▶ _GOAL_: Give every line below again, exactly.

######

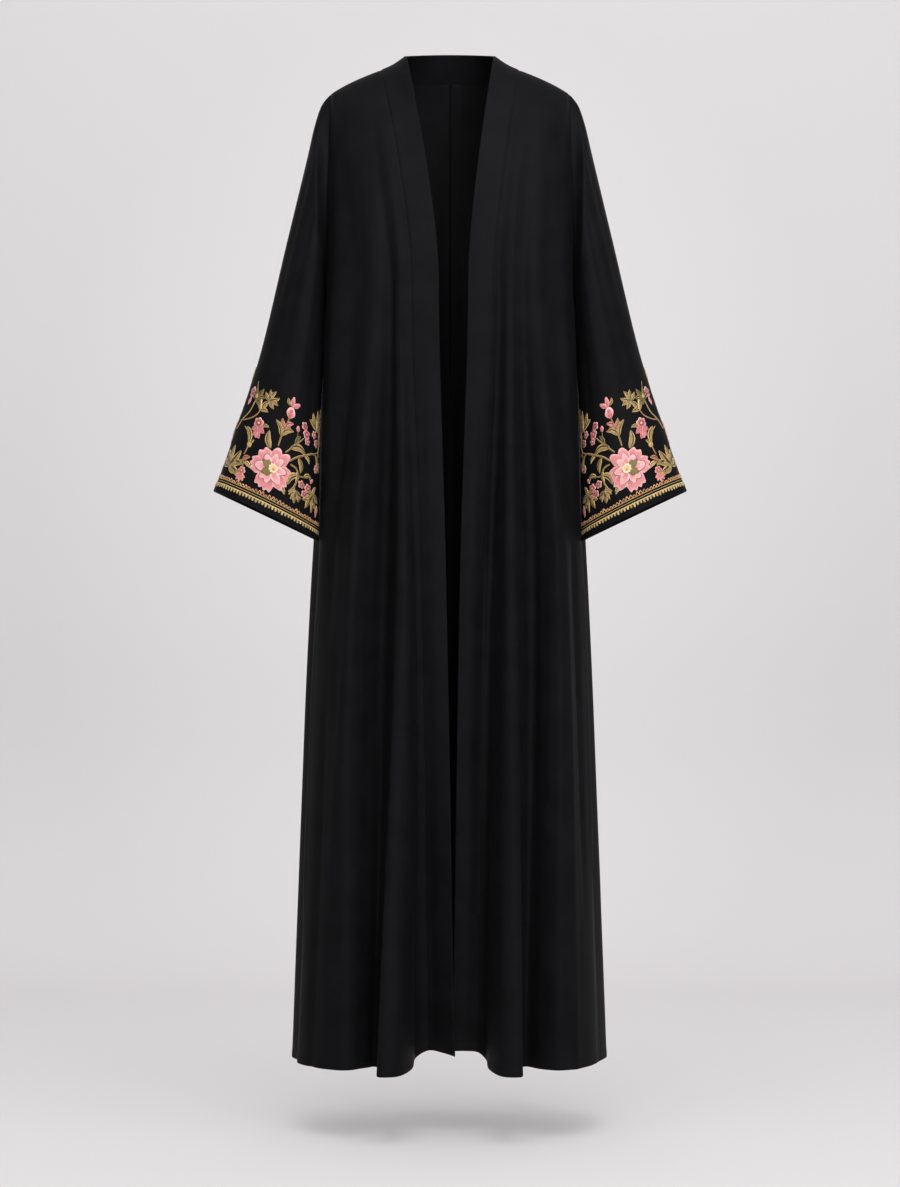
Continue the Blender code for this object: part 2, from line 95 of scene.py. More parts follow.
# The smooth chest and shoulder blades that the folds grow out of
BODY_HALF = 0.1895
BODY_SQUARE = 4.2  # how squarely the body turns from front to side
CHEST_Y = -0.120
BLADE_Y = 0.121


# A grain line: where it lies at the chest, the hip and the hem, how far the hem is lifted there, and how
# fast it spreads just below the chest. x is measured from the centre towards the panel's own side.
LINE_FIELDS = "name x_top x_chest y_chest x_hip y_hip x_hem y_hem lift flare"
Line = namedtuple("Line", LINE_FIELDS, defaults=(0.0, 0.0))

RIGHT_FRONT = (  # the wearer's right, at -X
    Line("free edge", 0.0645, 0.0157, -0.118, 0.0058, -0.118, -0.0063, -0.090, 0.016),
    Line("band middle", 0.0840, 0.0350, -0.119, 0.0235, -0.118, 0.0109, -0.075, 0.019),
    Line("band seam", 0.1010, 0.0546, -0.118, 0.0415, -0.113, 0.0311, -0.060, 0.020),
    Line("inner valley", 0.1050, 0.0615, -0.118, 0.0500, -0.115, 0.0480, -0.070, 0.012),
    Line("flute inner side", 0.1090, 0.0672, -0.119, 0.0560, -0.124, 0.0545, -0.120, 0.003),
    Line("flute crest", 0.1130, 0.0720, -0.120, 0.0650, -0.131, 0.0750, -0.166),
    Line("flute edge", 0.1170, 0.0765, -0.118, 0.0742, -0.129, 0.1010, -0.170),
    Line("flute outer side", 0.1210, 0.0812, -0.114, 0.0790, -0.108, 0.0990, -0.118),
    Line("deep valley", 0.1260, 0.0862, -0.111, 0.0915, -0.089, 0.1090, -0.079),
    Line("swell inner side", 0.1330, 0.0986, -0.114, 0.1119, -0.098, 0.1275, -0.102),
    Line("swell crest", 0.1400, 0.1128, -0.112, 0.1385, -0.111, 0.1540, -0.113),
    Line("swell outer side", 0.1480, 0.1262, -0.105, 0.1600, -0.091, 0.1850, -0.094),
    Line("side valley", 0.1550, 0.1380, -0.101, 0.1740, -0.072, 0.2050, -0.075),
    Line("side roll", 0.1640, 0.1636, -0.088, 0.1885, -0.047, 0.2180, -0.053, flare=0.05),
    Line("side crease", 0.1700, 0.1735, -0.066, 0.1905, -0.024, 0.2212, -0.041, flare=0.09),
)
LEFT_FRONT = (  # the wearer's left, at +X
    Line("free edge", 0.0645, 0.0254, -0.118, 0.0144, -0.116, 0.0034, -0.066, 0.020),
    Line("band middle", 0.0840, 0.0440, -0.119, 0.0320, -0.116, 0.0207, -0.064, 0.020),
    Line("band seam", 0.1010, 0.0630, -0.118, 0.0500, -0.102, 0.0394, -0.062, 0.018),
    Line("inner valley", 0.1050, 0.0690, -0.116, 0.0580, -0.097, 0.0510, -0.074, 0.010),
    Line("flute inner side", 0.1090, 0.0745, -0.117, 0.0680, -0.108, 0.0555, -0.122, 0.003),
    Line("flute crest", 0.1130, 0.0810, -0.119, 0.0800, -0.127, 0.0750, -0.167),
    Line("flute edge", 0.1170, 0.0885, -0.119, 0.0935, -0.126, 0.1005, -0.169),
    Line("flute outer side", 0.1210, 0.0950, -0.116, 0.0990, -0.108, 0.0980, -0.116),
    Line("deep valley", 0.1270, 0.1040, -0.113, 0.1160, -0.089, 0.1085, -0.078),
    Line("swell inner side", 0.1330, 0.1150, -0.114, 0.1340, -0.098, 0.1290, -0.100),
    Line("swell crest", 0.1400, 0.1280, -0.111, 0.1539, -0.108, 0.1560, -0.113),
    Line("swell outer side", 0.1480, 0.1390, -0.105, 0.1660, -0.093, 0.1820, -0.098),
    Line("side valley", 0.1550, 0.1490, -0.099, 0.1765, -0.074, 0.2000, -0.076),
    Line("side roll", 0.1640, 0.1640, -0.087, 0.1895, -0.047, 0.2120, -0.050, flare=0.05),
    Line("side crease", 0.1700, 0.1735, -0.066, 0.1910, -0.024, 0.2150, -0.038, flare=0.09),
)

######

▶ _SOLUTION TO THE PROBLEM_:
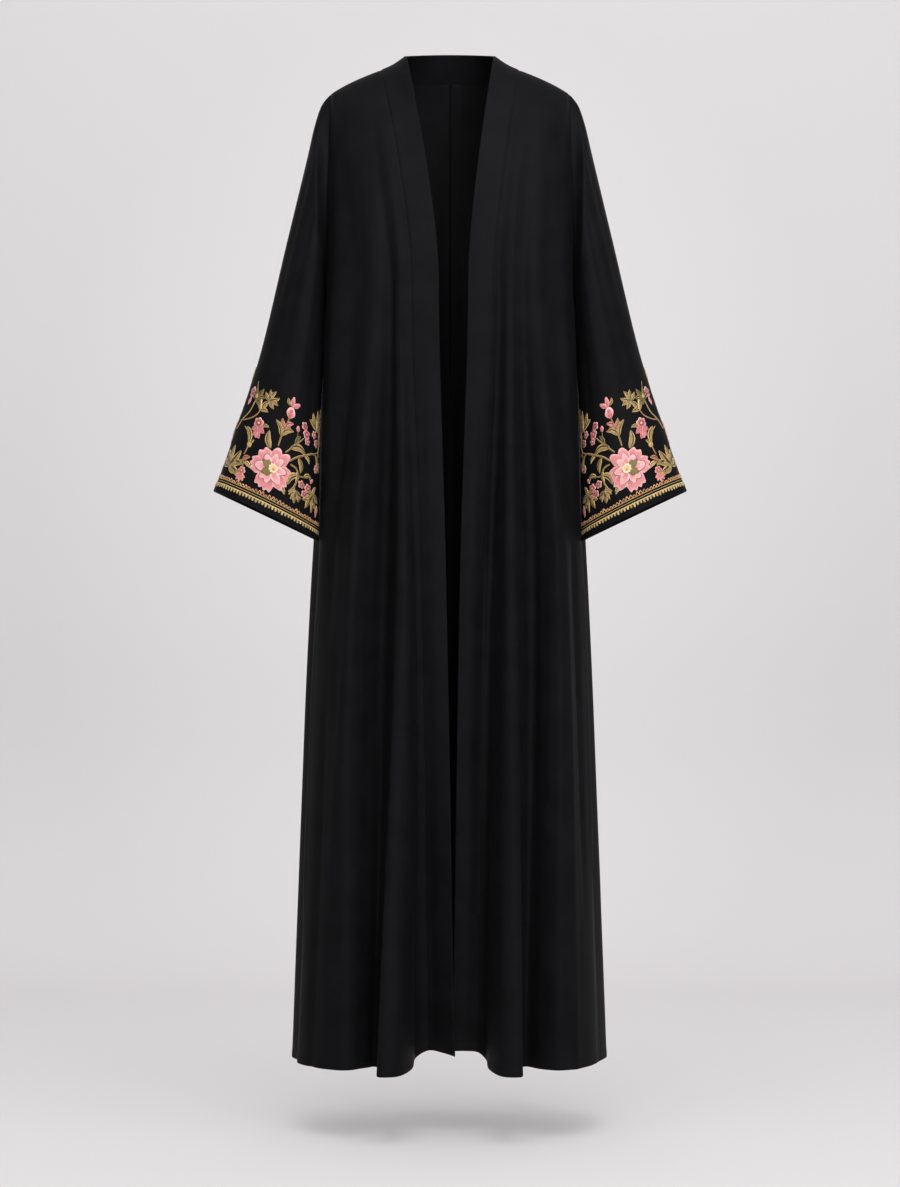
Continue the Blender code for this object: part 2, from line 95 of scene.py. More parts follow.
# The smooth chest and shoulder blades that the folds grow out of
BODY_HALF = 0.1895
BODY_SQUARE = 4.2  # how squarely the body turns from front to side
CHEST_Y = -0.120
BLADE_Y = 0.121


# A grain line: where it lies at the chest, the hip and the hem, how far the hem is lifted there, and how
# fast it spreads just below the chest. x is measured from the centre towards the panel's own side.
LINE_FIELDS = "name x_top x_chest y_chest x_hip y_hip x_hem y_hem lift flare"
Line = namedtuple("Line", LINE_FIELDS, defaults=(0.0, 0.0))

RIGHT_FRONT = (  # the wearer's right, at -X
    Line("free edge", 0.0645, 0.0157, -0.118, 0.0058, -0.118, -0.0063, -0.090, 0.016),
    Line("band middle", 0.0840, 0.0350, -0.119, 0.0235, -0.118, 0.0109, -0.075, 0.019),
    Line("band seam", 0.1010, 0.0546, -0.118, 0.0415, -0.113, 0.0311, -0.060, 0.020),
    Line("inner valley", 0.1050, 0.0615, -0.118, 0.0500, -0.115, 0.0480, -0.070, 0.012),
    Line("flute inner side", 0.1090, 0.0672, -0.119, 0.0560, -0.124, 0.0545, -0.120, 0.003),
    Line("flute crest", 0.1130, 0.0720, -0.120, 0.0650, -0.131, 0.0750, -0.166),
    Line("flute edge", 0.1170, 0.0765, -0.118, 0.0742, -0.129, 0.1010, -0.170),
    Line("flute outer side", 0.1210, 0.0812, -0.114, 0.0790, -0.108, 0.0990, -0.118),
    Line("deep valley", 0.1260, 0.0862, -0.111, 0.0915, -0.089, 0.1090, -0.079),
    Line("swell inner side", 0.1330, 0.0986, -0.114, 0.1119, -0.098, 0.1275, -0.102),
    Line("swell crest", 0.1400, 0.1128, -0.112, 0.1385, -0.111, 0.1540, -0.113),
    Line("swell outer side", 0.1480, 0.1262, -0.105, 0.1600, -0.091, 0.1850, -0.094),
    Line("side valley", 0.1550, 0.1380, -0.101, 0.1740, -0.072, 0.2050, -0.075),
    Line("side roll", 0.1640, 0.1636, -0.088, 0.1885, -0.047, 0.2180, -0.053, flare=0.05),
    Line("side crease", 0.1700, 0.1735, -0.066, 0.1905, -0.024, 0.2212, -0.041, flare=0.09),
)
LEFT_FRONT = (  # the wearer's left, at +X
    Line("free edge", 0.0645, 0.0254, -0.118, 0.0144, -0.116, 0.0034, -0.066, 0.020),
    Line("band middle", 0.0840, 0.0440, -0.119, 0.0320, -0.116, 0.0207, -0.064, 0.020),
    Line("band seam", 0.1010, 0.0630, -0.118, 0.0500, -0.102, 0.0394, -0.062, 0.018),
    Line("inner valley", 0.1050, 0.0690, -0.116, 0.0580, -0.097, 0.0510, -0.074, 0.010),
    Line("flute inner side", 0.1090, 0.0745, -0.117, 0.0680, -0.108, 0.0555, -0.122, 0.003),
    Line("flute crest", 0.1130, 0.0810, -0.119, 0.0800, -0.127, 0.0750, -0.167),
    Line("flute edge", 0.1170, 0.0885, -0.119, 0.0935, -0.126, 0.1005, -0.169),
    Line("flute outer side", 0.1210, 0.0950, -0.116, 0.0990, -0.108, 0.0980, -0.116),
    Line("deep valley", 0.1270, 0.1040, -0.113, 0.1160, -0.089, 0.1085, -0.078),
    Line("swell inner side", 0.1330, 0.1150, -0.114, 0.1340, -0.098, 0.1290, -0.100),
    Line("swell crest", 0.1400, 0.1280, -0.111, 0.1539, -0.108, 0.1560, -0.113),
    Line("swell outer side", 0.1480, 0.1390, -0.105, 0.1660, -0.093, 0.1820, -0.098),
    Line("side valley", 0.1550, 0.1490, -0.099, 0.1765, -0.074, 0.2000, -0.076),
    Line("side roll", 0.1640, 0.1640, -0.087, 0.1895, -0.047, 0.2120, -0.050, flare=0.05),
    Line("side crease", 0.1700, 0.1735, -0.066, 0.1910, -0.024, 0.2150, -0.038, flare=0.09),
)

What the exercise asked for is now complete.